>> Begin Dataset section
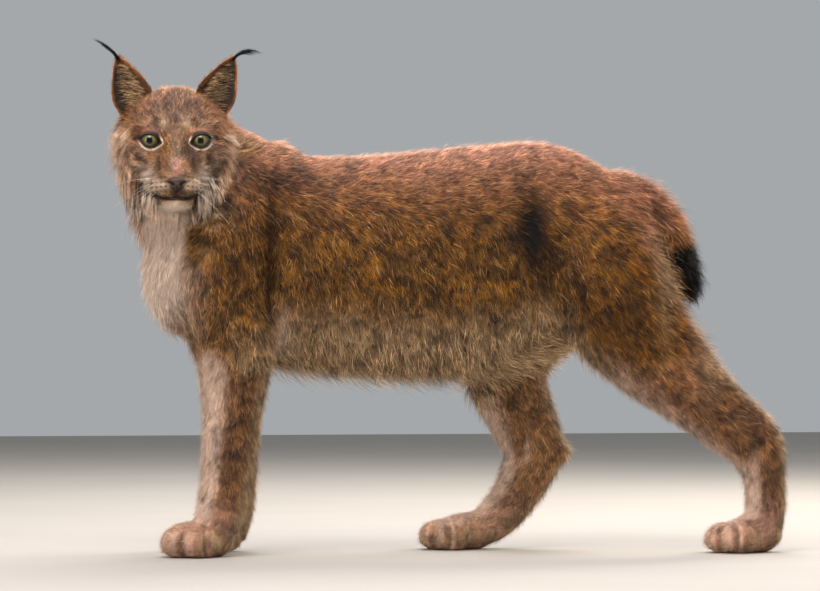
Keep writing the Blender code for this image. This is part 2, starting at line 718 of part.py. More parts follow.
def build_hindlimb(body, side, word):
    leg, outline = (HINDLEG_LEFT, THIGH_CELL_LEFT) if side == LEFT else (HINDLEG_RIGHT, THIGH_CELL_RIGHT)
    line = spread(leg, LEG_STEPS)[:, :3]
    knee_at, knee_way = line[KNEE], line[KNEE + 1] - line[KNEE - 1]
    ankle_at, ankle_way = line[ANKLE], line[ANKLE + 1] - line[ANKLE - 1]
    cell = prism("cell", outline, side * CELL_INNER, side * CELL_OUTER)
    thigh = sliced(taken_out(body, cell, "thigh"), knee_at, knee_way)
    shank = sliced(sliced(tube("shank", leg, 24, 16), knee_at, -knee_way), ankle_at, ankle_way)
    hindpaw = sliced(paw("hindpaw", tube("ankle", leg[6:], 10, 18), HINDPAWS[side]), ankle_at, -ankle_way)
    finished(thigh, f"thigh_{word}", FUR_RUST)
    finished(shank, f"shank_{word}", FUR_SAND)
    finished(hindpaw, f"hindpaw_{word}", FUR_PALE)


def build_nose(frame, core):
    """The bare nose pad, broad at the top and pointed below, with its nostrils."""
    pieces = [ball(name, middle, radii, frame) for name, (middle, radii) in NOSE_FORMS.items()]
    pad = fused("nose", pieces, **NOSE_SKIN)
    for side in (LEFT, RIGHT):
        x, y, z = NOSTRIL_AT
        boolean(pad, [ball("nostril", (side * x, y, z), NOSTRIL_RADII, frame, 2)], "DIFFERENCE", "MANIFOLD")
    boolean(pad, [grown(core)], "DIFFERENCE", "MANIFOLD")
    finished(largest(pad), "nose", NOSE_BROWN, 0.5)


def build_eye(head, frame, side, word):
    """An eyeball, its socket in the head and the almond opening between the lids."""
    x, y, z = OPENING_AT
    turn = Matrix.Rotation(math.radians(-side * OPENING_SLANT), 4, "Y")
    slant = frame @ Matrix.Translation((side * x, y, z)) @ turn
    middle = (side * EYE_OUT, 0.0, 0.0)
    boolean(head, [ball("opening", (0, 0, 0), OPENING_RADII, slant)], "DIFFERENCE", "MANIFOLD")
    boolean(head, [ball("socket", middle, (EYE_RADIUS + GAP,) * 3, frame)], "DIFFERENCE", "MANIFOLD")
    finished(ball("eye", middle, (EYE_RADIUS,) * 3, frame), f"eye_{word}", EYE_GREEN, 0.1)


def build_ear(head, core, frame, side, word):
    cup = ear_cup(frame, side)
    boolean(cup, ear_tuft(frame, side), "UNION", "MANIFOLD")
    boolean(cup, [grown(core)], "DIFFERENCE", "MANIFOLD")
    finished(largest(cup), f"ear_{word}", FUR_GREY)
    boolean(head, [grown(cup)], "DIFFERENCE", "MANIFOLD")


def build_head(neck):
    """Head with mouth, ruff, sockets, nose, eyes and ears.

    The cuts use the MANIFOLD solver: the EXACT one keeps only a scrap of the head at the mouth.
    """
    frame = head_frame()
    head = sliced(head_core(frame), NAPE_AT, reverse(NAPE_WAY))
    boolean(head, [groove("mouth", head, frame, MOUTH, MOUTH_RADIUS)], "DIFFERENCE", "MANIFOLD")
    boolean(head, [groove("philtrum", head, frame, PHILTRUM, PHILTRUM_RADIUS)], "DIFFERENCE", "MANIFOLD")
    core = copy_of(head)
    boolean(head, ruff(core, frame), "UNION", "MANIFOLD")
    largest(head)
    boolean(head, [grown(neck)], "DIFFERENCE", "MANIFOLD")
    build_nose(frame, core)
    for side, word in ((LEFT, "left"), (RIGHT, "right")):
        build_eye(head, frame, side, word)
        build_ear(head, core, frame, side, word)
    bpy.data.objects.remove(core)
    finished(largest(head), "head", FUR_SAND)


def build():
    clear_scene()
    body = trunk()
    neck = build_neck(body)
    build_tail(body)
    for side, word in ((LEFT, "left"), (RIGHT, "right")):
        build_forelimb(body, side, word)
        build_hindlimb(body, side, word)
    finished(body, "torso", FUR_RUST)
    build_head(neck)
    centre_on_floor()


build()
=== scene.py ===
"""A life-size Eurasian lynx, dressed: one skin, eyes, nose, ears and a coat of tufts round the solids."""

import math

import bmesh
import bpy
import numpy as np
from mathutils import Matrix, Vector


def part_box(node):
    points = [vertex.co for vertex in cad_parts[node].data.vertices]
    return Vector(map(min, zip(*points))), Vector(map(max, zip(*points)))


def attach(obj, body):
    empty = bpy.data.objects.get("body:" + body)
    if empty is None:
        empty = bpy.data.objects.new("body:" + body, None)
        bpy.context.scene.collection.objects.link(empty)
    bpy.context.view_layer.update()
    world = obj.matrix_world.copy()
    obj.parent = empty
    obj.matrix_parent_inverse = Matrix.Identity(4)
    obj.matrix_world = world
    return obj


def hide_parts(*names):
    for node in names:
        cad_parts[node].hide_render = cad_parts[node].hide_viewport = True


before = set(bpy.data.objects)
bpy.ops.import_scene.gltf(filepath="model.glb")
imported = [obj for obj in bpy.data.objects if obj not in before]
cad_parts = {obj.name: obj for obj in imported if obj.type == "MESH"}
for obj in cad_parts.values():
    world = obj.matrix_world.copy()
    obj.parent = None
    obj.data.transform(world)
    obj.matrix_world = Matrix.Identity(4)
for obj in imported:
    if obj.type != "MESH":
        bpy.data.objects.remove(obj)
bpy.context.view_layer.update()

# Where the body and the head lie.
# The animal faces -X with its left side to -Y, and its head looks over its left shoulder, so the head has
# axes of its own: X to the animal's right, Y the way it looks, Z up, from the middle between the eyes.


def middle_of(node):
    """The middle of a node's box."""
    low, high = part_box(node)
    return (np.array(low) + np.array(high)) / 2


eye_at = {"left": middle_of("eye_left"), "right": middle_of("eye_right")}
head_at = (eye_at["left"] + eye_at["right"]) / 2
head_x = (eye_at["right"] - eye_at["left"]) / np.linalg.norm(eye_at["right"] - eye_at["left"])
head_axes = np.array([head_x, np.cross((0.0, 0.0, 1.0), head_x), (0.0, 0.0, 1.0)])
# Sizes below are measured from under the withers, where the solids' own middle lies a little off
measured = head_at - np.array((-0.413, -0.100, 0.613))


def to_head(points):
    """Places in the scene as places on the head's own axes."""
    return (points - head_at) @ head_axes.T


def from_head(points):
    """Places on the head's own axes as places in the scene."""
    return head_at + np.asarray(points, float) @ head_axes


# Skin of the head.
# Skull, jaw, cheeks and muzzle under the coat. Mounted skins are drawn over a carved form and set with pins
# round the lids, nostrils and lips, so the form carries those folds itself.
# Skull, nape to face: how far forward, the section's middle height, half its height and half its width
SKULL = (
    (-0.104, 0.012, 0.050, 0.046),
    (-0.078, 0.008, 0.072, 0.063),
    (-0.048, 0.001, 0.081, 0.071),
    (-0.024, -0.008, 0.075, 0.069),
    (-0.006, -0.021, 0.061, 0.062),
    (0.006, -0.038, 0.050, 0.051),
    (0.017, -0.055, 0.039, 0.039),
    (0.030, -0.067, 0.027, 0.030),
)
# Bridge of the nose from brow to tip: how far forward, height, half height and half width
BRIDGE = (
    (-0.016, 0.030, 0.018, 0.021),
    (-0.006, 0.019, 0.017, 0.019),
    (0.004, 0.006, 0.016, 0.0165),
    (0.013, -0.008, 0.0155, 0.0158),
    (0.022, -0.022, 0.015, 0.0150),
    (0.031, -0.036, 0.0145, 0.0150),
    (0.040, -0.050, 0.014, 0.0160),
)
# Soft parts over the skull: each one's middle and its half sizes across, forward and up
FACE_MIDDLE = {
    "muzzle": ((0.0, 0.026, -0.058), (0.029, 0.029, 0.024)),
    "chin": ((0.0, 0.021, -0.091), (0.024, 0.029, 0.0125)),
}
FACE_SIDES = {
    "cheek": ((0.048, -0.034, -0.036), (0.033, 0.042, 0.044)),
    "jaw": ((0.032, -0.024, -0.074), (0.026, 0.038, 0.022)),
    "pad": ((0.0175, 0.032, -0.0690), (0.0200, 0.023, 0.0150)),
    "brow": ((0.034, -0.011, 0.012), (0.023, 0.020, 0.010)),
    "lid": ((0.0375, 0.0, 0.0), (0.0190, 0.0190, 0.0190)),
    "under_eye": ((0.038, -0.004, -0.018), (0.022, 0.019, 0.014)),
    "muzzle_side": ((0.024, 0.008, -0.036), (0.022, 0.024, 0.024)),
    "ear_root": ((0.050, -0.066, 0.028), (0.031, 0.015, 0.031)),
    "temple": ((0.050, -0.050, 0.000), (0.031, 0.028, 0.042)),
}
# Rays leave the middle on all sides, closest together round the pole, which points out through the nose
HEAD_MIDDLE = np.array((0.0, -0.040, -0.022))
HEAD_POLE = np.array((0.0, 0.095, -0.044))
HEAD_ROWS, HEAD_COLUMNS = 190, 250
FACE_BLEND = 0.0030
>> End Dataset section
> **Task prompt**
Using the data above, transcribe the lines that run from the line with "from mathutils import Matrix, Vector" to the line with "for node in", both ends kept, and output nothing else.

> **Problem solution**
from mathutils import Matrix, Vector


def part_box(node):
    points = [vertex.co for vertex in cad_parts[node].data.vertices]
    return Vector(map(min, zip(*points))), Vector(map(max, zip(*points)))


def attach(obj, body):
    empty = bpy.data.objects.get("body:" + body)
    if empty is None:
        empty = bpy.data.objects.new("body:" + body, None)
        bpy.context.scene.collection.objects.link(empty)
    bpy.context.view_layer.update()
    world = obj.matrix_world.copy()
    obj.parent = empty
    obj.matrix_parent_inverse = Matrix.Identity(4)
    obj.matrix_world = world
    return obj


def hide_parts(*names):
    for node in names:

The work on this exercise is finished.